Light is displeased by all the change that has occurred on the planet while he was asleep. While Light tries to make sense of all the change, Smith tries to keep his plan intact, but events are moving beyond his control. Light turns Gwendoline and her missing mother, revealed to be Mrs Pritchard, to stone in a bid to stop the speed of evolution; while Inspector Mackenzie meets a sticky end and is turned into a primordial soup to serve at dinner. As Control tries to "evolve" into a Lady, and Ace tries to come to grips with her feelings about the house, the Doctor himself tries to keep the upper hand in all the events that have been set in motion. The Doctor finally convinces Light of the futility of opposing evolution, which causes him to overload and dissipate into the surrounding house. It was this presence that Ace sensed and which caused her to burn the house in 1983. Also, Control's complete evolution into a Lady derails Smith's plan as Fenn-Cooper, having freed himself from Smith's brainwashing, chooses to side with her instead of him. In the end, with Smith now the new Control creature imprisoned on the ship, Control, Fenn-Cooper and Nimrod set off in the alien ship to explore the universe.


Analysis by Cuisle

Burnt toast, bus stations - full of lost luggage and lost souls - unrequited love, tyranny and cruelty.
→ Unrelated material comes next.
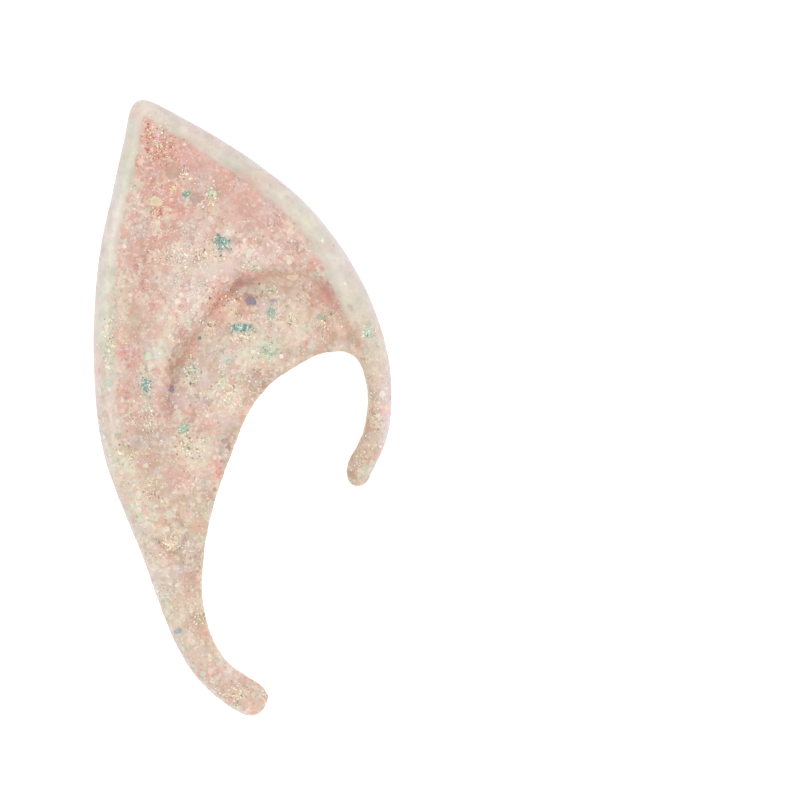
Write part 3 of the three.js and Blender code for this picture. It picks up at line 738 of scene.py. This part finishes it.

These are the things The Doctor hates according to this episode. For myself, I hate Doctor Who episodes that ought to work and don't.

'The Independent called this the best Doctor Who story in a decade. However, in order to appreciate fully what's going on it is probably necessary to watch Ghost Light two or three times. Ghost Light is a superb example of Andrew Cartmel's vision for Doctor Who. The design is flawless, the direction is beautiful, and the script is a heady mix of the humorous and the macabre (especially when Inspector Mackenzie, the 'cream of Scotland Yard', is turned into primordial soup).'

This was the review given for this episode in Paul Cornel's Discontinuity guide. And I would agree with almost everything said there. Yes, it definitely needs to be watched two or three times to appreciate. Yes, it is flawlessly designed, beautifully directed etc.

But the problem is summed up in this comment from another critic.

'Ghost Light started off as an intellectual jigsaw puzzle that allowed the viewer to piece together the clues, one that would lead to a climax which would have been the final assembly, as the picture became clear.

Somewhere, some of the vital information went missing. The result was a jigsaw puzzle without a picture on the box, and with some pieces absent. Without this, the climax vanished, to be replaced by a less than fulfilling denouement that clarified nothing.'

I strongly suspect that the missing pieces ended up on the cutting room floor in an effort to make a very complex plot fit into three 25 minute episodes where it would have been better stretched over four or even five episodes. And this is an unusual complaint for a 'classic series' episode. Usually the problem is the other way about. There is too much padding stretching out a thin story. This was a rich and complex story saying something rather fascinating and wonderful about the nature of life itself. Light's confusion about the nature of evolution and his frustration that life on Earth does not stay in any definitive form is an interesting counterpoint to the Reverend Matthews's earlier declaration against evolutionary theory that 'Man is the same now as when he stood in the Garden of Eden.' Both reject the possibility of change. And both are proved wrong by the events that unfold in this story. But while Reverend Matthews only seeks to hold up the march of scientific knowledge, Light wants to hold up Earth itself. He wants to destroy this ever changing and mutable thing called Life and replace it with unchanging sterility.

And of course The Doctor is not having that. He loves life in all of its diverse forms. He would never countenance the halting of evolution for anyone or anything ? at least as long as that evolution is a natural process. His most deadly enemies, of course, are the Daleks and the Cybermen, two species whose evolution was interfered with by science. His own race, the Time Lords, perhaps fall into the same category of having been changed by science, but they also are an example of evolutionary stagnation. From the little we ever gleaned about them over the years, they clearly did evolve once. The Time Lords were 'Created' from ordinary Gallifeyan stock by Rassilon's scientific experiments that gave them the power over time and space and also the ability to regenerate themselves. At least so one of the theories goes. But since then they had become not only at an evolutionary dead end but socially, too. It was those things that The Doctor first rebelled against when he left Gallifrey to become a Renegade and an exile. And small wonder that he found Earth such a refreshing change. A place where nothing ever stayed the same, even if the changes took millennia to become apparent. He, after all, had plenty of time to observe it.

Ghostlight, one way or another put plenty of food for thought. But the fact still remains that it was, literally, a jigsaw puzzle with pieces missing. And that meant that it was not as satisfying as it ought to have been. Whatever the Independent thought at the time, in hindsight it comes off as the least satisfactory story of Season 26, which was otherwise a magnificent series that went to prove that the show should NEVER have been axed. This story suffers more than the rest from the machinations of the BBC Executives. It SHOULD have been allowed to be a four part story with ALL of it's pieces in the box. The fact that it was not allowed to do so goes to show that the BBC were not playing fair. They axed the show because of falling ratings, ostensibly, but they sabotaged it in every underhand way in order to force the ratings to fall.